> _Available data_
◇ ◇ ◇ ◇

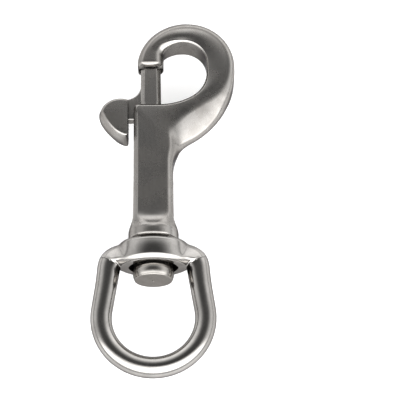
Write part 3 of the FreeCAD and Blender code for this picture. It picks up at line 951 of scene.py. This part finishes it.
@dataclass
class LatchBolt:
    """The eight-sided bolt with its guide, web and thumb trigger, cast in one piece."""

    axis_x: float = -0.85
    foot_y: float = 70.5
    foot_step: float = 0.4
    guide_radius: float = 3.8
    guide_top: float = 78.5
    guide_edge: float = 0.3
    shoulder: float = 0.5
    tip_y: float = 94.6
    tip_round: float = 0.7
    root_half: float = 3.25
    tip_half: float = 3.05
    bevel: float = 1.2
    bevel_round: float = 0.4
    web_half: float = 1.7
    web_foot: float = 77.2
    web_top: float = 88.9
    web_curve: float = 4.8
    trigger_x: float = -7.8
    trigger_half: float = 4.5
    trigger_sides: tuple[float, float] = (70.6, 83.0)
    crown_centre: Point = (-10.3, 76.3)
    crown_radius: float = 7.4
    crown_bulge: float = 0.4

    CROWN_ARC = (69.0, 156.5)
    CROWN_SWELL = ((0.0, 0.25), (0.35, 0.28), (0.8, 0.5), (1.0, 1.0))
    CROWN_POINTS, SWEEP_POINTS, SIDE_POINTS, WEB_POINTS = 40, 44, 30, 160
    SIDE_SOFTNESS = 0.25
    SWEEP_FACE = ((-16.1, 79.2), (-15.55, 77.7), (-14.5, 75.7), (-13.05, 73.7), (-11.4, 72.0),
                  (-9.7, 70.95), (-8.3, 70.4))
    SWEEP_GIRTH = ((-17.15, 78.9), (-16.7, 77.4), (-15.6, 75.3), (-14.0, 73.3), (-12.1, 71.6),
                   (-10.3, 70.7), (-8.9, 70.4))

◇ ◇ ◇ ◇

> _Task_
All of the data must be returned exactly.

> _Written solution_
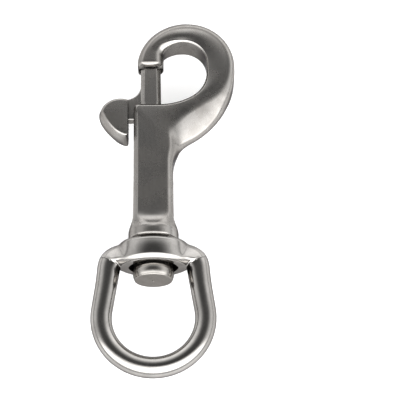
Write part 3 of the FreeCAD and Blender code for this picture. It picks up at line 951 of scene.py. This part finishes it.
@dataclass
class LatchBolt:
    """The eight-sided bolt with its guide, web and thumb trigger, cast in one piece."""

    axis_x: float = -0.85
    foot_y: float = 70.5
    foot_step: float = 0.4
    guide_radius: float = 3.8
    guide_top: float = 78.5
    guide_edge: float = 0.3
    shoulder: float = 0.5
    tip_y: float = 94.6
    tip_round: float = 0.7
    root_half: float = 3.25
    tip_half: float = 3.05
    bevel: float = 1.2
    bevel_round: float = 0.4
    web_half: float = 1.7
    web_foot: float = 77.2
    web_top: float = 88.9
    web_curve: float = 4.8
    trigger_x: float = -7.8
    trigger_half: float = 4.5
    trigger_sides: tuple[float, float] = (70.6, 83.0)
    crown_centre: Point = (-10.3, 76.3)
    crown_radius: float = 7.4
    crown_bulge: float = 0.4

    CROWN_ARC = (69.0, 156.5)
    CROWN_SWELL = ((0.0, 0.25), (0.35, 0.28), (0.8, 0.5), (1.0, 1.0))
    CROWN_POINTS, SWEEP_POINTS, SIDE_POINTS, WEB_POINTS = 40, 44, 30, 160
    SIDE_SOFTNESS = 0.25
    SWEEP_FACE = ((-16.1, 79.2), (-15.55, 77.7), (-14.5, 75.7), (-13.05, 73.7), (-11.4, 72.0),
                  (-9.7, 70.95), (-8.3, 70.4))
    SWEEP_GIRTH = ((-17.15, 78.9), (-16.7, 77.4), (-15.6, 75.3), (-14.0, 73.3), (-12.1, 71.6),
                   (-10.3, 70.7), (-8.9, 70.4))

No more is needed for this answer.